Johnny Flynn is the compatriot and colleague of the significantly more famous folk princess Laura Marling. There’s a lot of similarities between Marling and Flynn; they’re both blessed with beautiful full voices and they both make good use of an English folk tradition that maybe hasn’t seen its full due in indie music. And they both have some excellent songs, but run into the same problem when making this kind of music. The polished voice plus heavy use of features of a very particular musical form can risk adding nothing new to the genre; and there’s talent here that deserves to appeal to wider audiences than just a folk crowd.
But the opening track and released single ‘Kentucky Pill’ has none of these drawbacks. It could almost be Beirut, in a good way. Flynn’s voice has a similar fruitiness and smoothness and there’s luscious use of strings and horns that lift the whole piece up and up. It’s a great blend of traditional and new. It sounds enthusiastic but not light. I wish I could hear it drinking cider in an English country pub as the sun goes down. I will have to settle. When I heard this song I was super excited for the rest of the album, but I have to say it doesn’t match the kick of this initial thrill.
The exuberance of ‘Kentucky Pill’ is just under the surface in some of the other tracks on the album; the bassier ‘Churlish May’ has an interesting more funky tone with a good use of what sounds like a floor tom, but it doesn’t reach the same heights as the opener. ‘Been Listening’ displays Flynn’s aptitude for melody but sounds slightly lazy, not quite willing to rouse itself to ask the listener in. ‘The Water’, a duet featuring Laura Marling is wordy, and soothing in a watery kind of way, but it doesn’t seem to any features that stick out.

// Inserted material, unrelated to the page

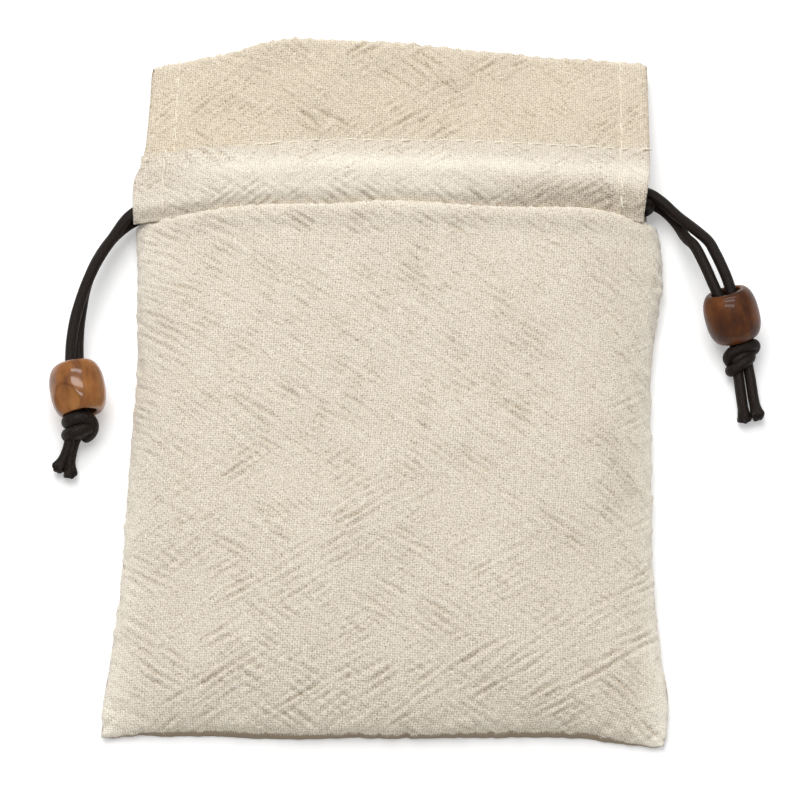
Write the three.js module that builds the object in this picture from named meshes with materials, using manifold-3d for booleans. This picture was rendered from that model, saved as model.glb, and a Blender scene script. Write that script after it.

It’s not that this is a bad album. I will most likely play this again, maybe quite a bit, particularly when people come round, because it’s not at all offensive. There’s some good experimentation with different things, the swing rock ‘Howl’ for example, and the British bluegrass ‘Agnes’, but it doesn’t seem to seize the listener by the throat. Or anything else really. But I still say watch this space, because I think Johnny Flynn has it in him to pull out an excellent album someday. It’s already there, in ‘Kentucky Pill’ and A Larum’s ‘Brown Trout Blues’ and ‘Tickle Me Pink’. It just needs a bit of consistency.